Looking back at three decades of Sonic speed and Puyo chains, what Sega has announced for their shared 35th in 2026, and the smartest remasters, collections, and new games the company could launch this year.
Two 1991 icons, two very different paths
In 1991, Sega launched two very different kinds of games. Sonic the Hedgehog redefined what a console platformer could feel like, built around blistering speed and expressive level design. Puyo Puyo quietly debuted as a quirky Japan‑only puzzle spinoff and grew into one of the country’s most beloved competitive puzzlers.
Both series turn 35 in 2026, and Sega is leaning into that shared birthday. Sonic gets a full year of global celebrations, while Puyo Puyo anchors the “Dairensa!” 35th project in Japan, with crossovers tying the two together.
It is the perfect moment to look at how each series evolved mechanically, what Sega has confirmed for the anniversary year, and what kinds of games and collections actually make sense for 2026.

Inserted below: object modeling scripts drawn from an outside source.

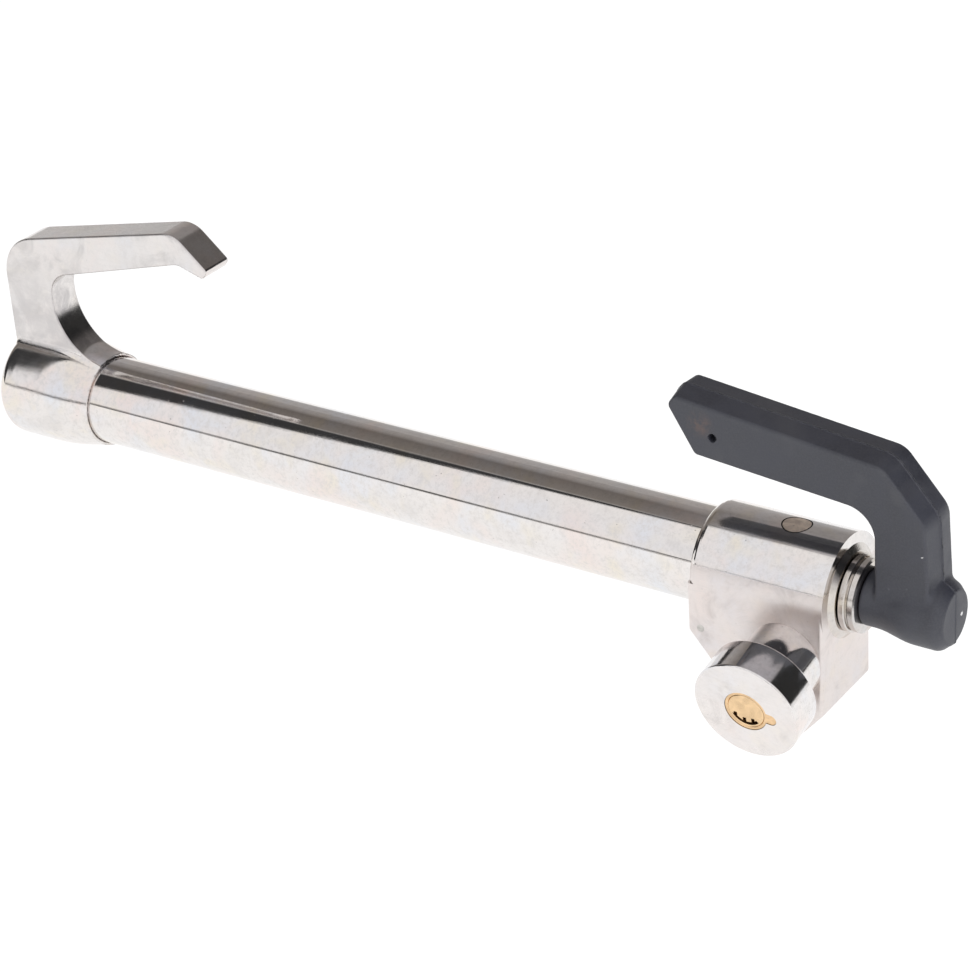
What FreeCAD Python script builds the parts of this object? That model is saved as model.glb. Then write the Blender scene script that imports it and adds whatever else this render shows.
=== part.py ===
import FreeCAD, Part
import math
import os

# Double-hook telescopic steering wheel lock. Millimetres, +Z up.
# Origin: centre of the end cap's flat closed face, on the tube's axis.
# +X runs along the tube to the lock and the handle, both hooks rise towards +Z,
# and the lock faces -Y.

V = FreeCAD.Vector
X_AXIS = V(1, 0, 0)
Y_AXIS = V(0, 1, 0)
Z_AXIS = V(0, 0, 1)

# ---- driving dimensions -------------------------------------------------

# tube and end cap
TUBE_R = 16.0
TUBE_BORE_R = 13.5
TUBE_SEAT_X = 12.0
CAP_R = 20.0
CAP_MOUTH_X = 41.0
CAP_MOUTH_R = 17.1
CAP_TAPER_X = 19.0
CAP_END_ROUND = 4.0

# left hook, a flat bar cast onto the cap
HOOK_THICK = 13.0
HOOK_BACK_X = 1.0
HOOK_THROAT_X = 22.0
HOOK_THROAT_Z = 15.5
HOOK_THROAT_R = 23.5
HOOK_CORNER_Z = 58.5
HOOK_EDGE_ROUND = 1.0

# lock housing
HOUSING_X = 292.5
HOUSING_LEN = 48.0
SLEEVE_R = 19.25
SLEEVE_NOSE_ROUND = 3.0
BLOCK_BACK_Y = 13.0
BLOCK_BOTTOM_Z = -46.0
BLOCK_SLOPE = 1.18

# lock axis: starts on the block's front face and leans down towards the user
LOCK_X = 327.0
LOCK_Z = -19.1
LOCK_TILT = 11.0
BOSS_R = 13.0
BOSS_LEN = 12.5
GUARD_R = 18.1
GUARD_LEN = 12.7
SHELL_R = 7.25
SHELL_BACK = -5.0
PLUG_R = 6.2
LOBE_REACH = 8.6
LOBE_R = 1.95
LOBE_ANGLE = -5.0
CHAMBER_R = 0.9
CHAMBER_STEPS = [6.0, 10.0, 14.0, 18.0]

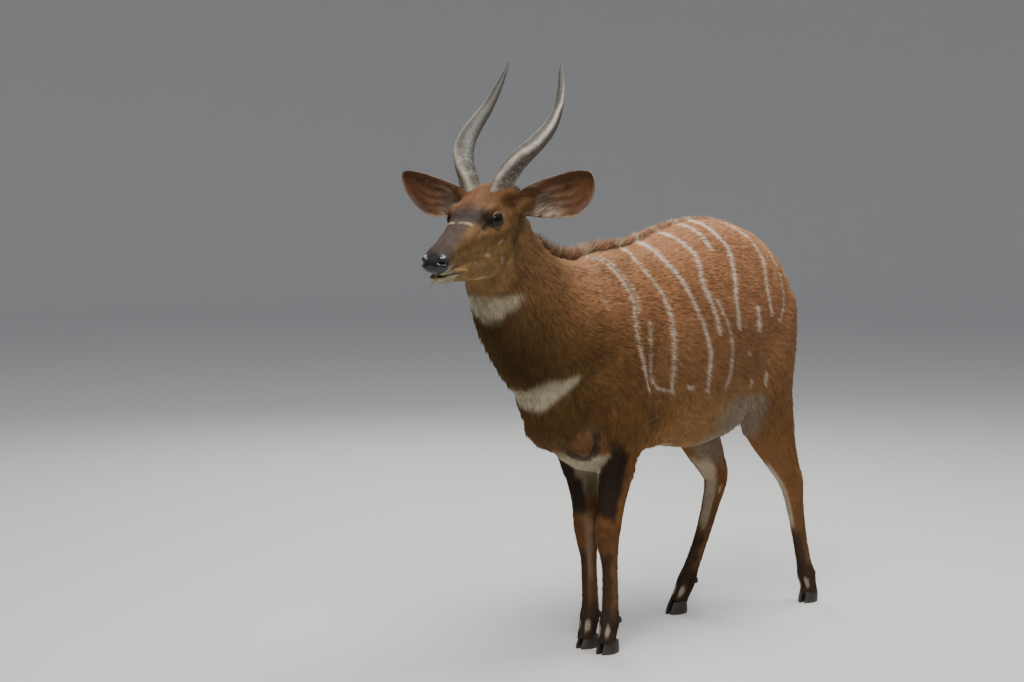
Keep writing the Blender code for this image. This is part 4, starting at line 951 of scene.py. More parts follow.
def ringGroup():
    # growth rings: a wave across the object's own height, bent by noise, as a height and a mask
    tree, enter, leave = groupOf("growthRings", (("Scale", "INPUT", "Float", 90.0),
                                                 ("Bend", "INPUT", "Float", 1.5),
                                                 ("Height", "OUTPUT", "Float", None),
                                                 ("Mask", "OUTPUT", "Float", None)))
    make, link = tree.nodes.new, tree.links.new
    place = make("ShaderNodeTexCoord")
    wave = make("ShaderNodeTexWave")
    wave.wave_type = "BANDS"
    wave.bands_direction = "Z"
    wave.inputs["Detail"].default_value = 2.0
    wave.inputs["Detail Scale"].default_value = 1.6
    link(place.outputs["Object"], wave.inputs["Vector"])
    link(enter.outputs["Scale"], wave.inputs["Scale"])
    link(enter.outputs["Bend"], wave.inputs["Distortion"])
    link(wave.outputs["Fac"], leave.inputs["Height"])
    link(wave.outputs["Fac"], leave.inputs["Mask"])
    return tree


groups = {"tone": toneGroup(), "rings": ringGroup()}


def newMaterial(name, **sockets):
    material = bpy.data.materials.new(name)
    material.use_nodes = True
    shader = material.node_tree.nodes["Principled BSDF"]
    for label, value in sockets.items():
        shader.inputs[label].default_value = value
    return material, material.node_tree, shader


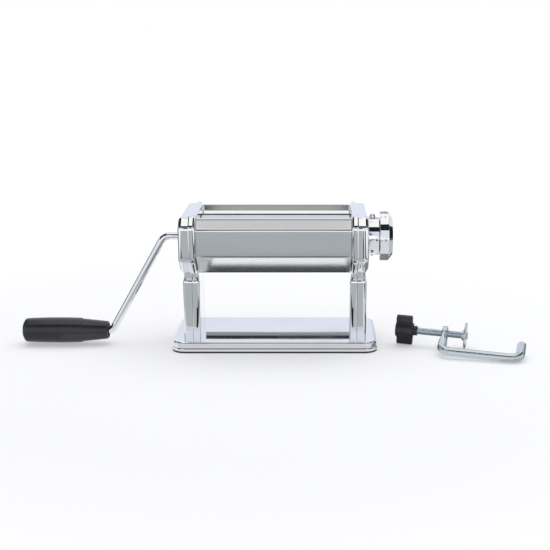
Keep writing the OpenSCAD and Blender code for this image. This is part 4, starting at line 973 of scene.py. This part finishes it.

35 years of Sonic: from raw speed to sandbox freedom
The original Sonic the Hedgehog on Mega Drive built its identity around momentum. Rather than tight, stop‑and‑start jumps, Sonic’s physics simulated weight and inertia. Hills, loops and springs were not just scenery. They were tools, letting skilled players maintain flow through levels like Green Hill and Starlight Zone.
As the 16‑bit trilogy and Sonic & Knuckles arrived, Sega experimented inside that core. Sonic 2 amped up the sense of speed with longer ramps and more verticality, then added the two‑player race mode that introduced many to head‑to‑head platforming. Sonic 3 & Knuckles layered in shields with unique abilities and more expansive stages that rewarded exploration as much as execution.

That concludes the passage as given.